A: No, the DQ Connector only upserts into Data Catalog. If a rule is deleted from Collibra DQ, it will not be automatically deleted in Data Catalog.

Q: Why are my scores different in Collibra DQ and Data Catalog?

A: Currently, the DQ Connector pulls in the most recent user-defined rules from Collibra DQ. Other components that affect score such as Behaviors, Outliers, Patterns, Dupes, Source are not yet included.

Q: Getting errors when trying to delete both domain that Edge created for DB and the Connection?

A: Please delete Edge created domain via API.

Q: I've hit the synchronize button, how can I tell if my job is complete?

A: Check the Activities circle (button on top right of menu) for the status of your DQ Synchronization.

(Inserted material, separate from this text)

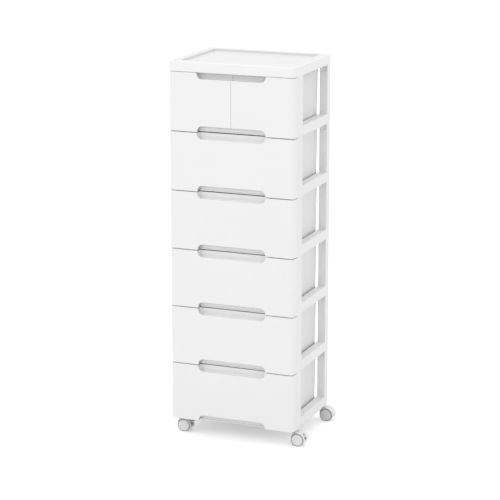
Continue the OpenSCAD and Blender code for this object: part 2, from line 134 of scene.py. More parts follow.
def colour(name, description, default):
    return FloatVectorProperty(name=name, description=description, default=default, size=3,
                               min=0, max=1, subtype="COLOR")


def share(name, description, default):
    return FloatProperty(name=name, description=description, default=default, min=0, max=1,
                         subtype="FACTOR")


def power(name, description, default):
    return FloatProperty(name=name, description=description, default=default, min=0, unit="POWER")


class TowerEdges(bpy.types.PropertyGroup):
    """Radii that the moulds leave on edges."""
    cover: length("Top cover", "Radius along both edges of the rim", 2.0 * MM, 0.1 * MM, 3 * MM)
    rim: length("Rim width", "Width of the rim round the tray", 28 * MM, 20 * MM, 36 * MM)
    tray: length("Tray floor", "Radius between the tray's walls and floor", 5.5 * MM, 1 * MM,
                 6.5 * MM)
    front: length("Drawer fronts", "Radius round fronts and handles", 0.9 * MM, 0.1 * MM, 1.2 * MM)
    side: length("Side frames", "Radius round posts, rails and windows", 0.45 * MM, 0.1 * MM,
                 0.48 * MM)
    under: length("Undersides", "Radius under the cover and on the base", 0.3 * MM, 0.1 * MM,
                  0.9 * MM)
    shelf: length("Shelves", "Radius on boards, bars and ribs", 0.45 * MM, 0.1 * MM, 0.8 * MM)
    tub: length("Tubs", "Radius along the rims and slots", 0.45 * MM, 0.1 * MM, 0.5 * MM)
    tub_floor: length("Tub floor", "Radius between a tub's walls and floor", 4.5 * MM, 1 * MM,
                      8 * MM)
    caster: length("Casters", "Radius on hoods, webs and levers", 0.45 * MM, 0.1 * MM, 0.6 * MM)


class TowerColours(bpy.types.PropertyGroup):
    """Colours of the plastics and the steel, with the shade and the highlight painted on the cover.
    """
    front: colour("Drawer fronts", "Satin white of the fronts", (0.88, 0.88, 0.88))
    cover: colour("Cover", "Satin white of the top cover", (0.89, 0.89, 0.89))
    frame: colour("Frame", "Satin white of side frames and shelves", (0.86, 0.86, 0.86))
    # painted shade: a darker colour laid on the tray's walls where shade falls
    recess: colour("Tray walls", "Shade that paint leaves on the tray's walls", (0.68, 0.68, 0.68))
    # painted highlight: a lighter colour laid along the outer radius of the rim
    lip: colour("Rim's edge", "Highlighted outer edge of the rim", (0.97, 0.97, 0.97))
    tub: colour("Tubs", "Milky white of the tubs", (0.80, 0.80, 0.80))
    caster: colour("Casters", "Light grey of the caster mouldings", (0.83, 0.83, 0.83))
    wheel: colour("Wheels", "Light grey of the wheel caps", (0.80, 0.80, 0.80))
    tread: colour("Treads", "Grey of the treads round the wheels", (0.40, 0.40, 0.40))
    steel: colour("Steel", "Zinc-plated steel", (0.60, 0.61, 0.63))
    floor: colour("Floor", "Plain floor under the tower", (0.90, 0.90, 0.90))


class TowerWheels(bpy.types.PropertyGroup):
    """Sizes of wheels and pins that the frame leaves open."""
    steps: count("Steps", "Faces round a wheel", 72, 24, 128)
    pin_steps: count("Pin steps", "Faces round a stem or an axle", 40, 24, 128)
    spokes: count("Spokes", "Ribs in the hollow back of a wheel", 8, 3, 16)
    spoke_t: length("Spoke thickness", "Thickness of one rib", 1.3 * MM, 0.8 * MM, 2 * MM)
    corner: length("Tread corner", "Radius between tread and face", 0.9 * MM, 0.3 * MM, 1.5 * MM)
    axle_corner: length("Axle ends", "Radius on the ends of an axle", 0.3 * MM, 0.1 * MM, 0.4 * MM)
    stem_corner: length("Stem edges", "Radius on the edges of a stem", 0.35 * MM, 0.1 * MM,
                        0.5 * MM)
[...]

Q: Why did the rule with joins between two views that I created in Collibra DQ fail to import into Collibra Platform?

A: Because the column from the secondary view is flagged as primary, the rule maps the secondary column to the primary view. This causes the rule to import incorrectly, as the primary column does not exist as the primary view. A known workaround for this is to not select a primary column for this rule, and instead write the rule expression, including the columns required from both the primary and secondary views.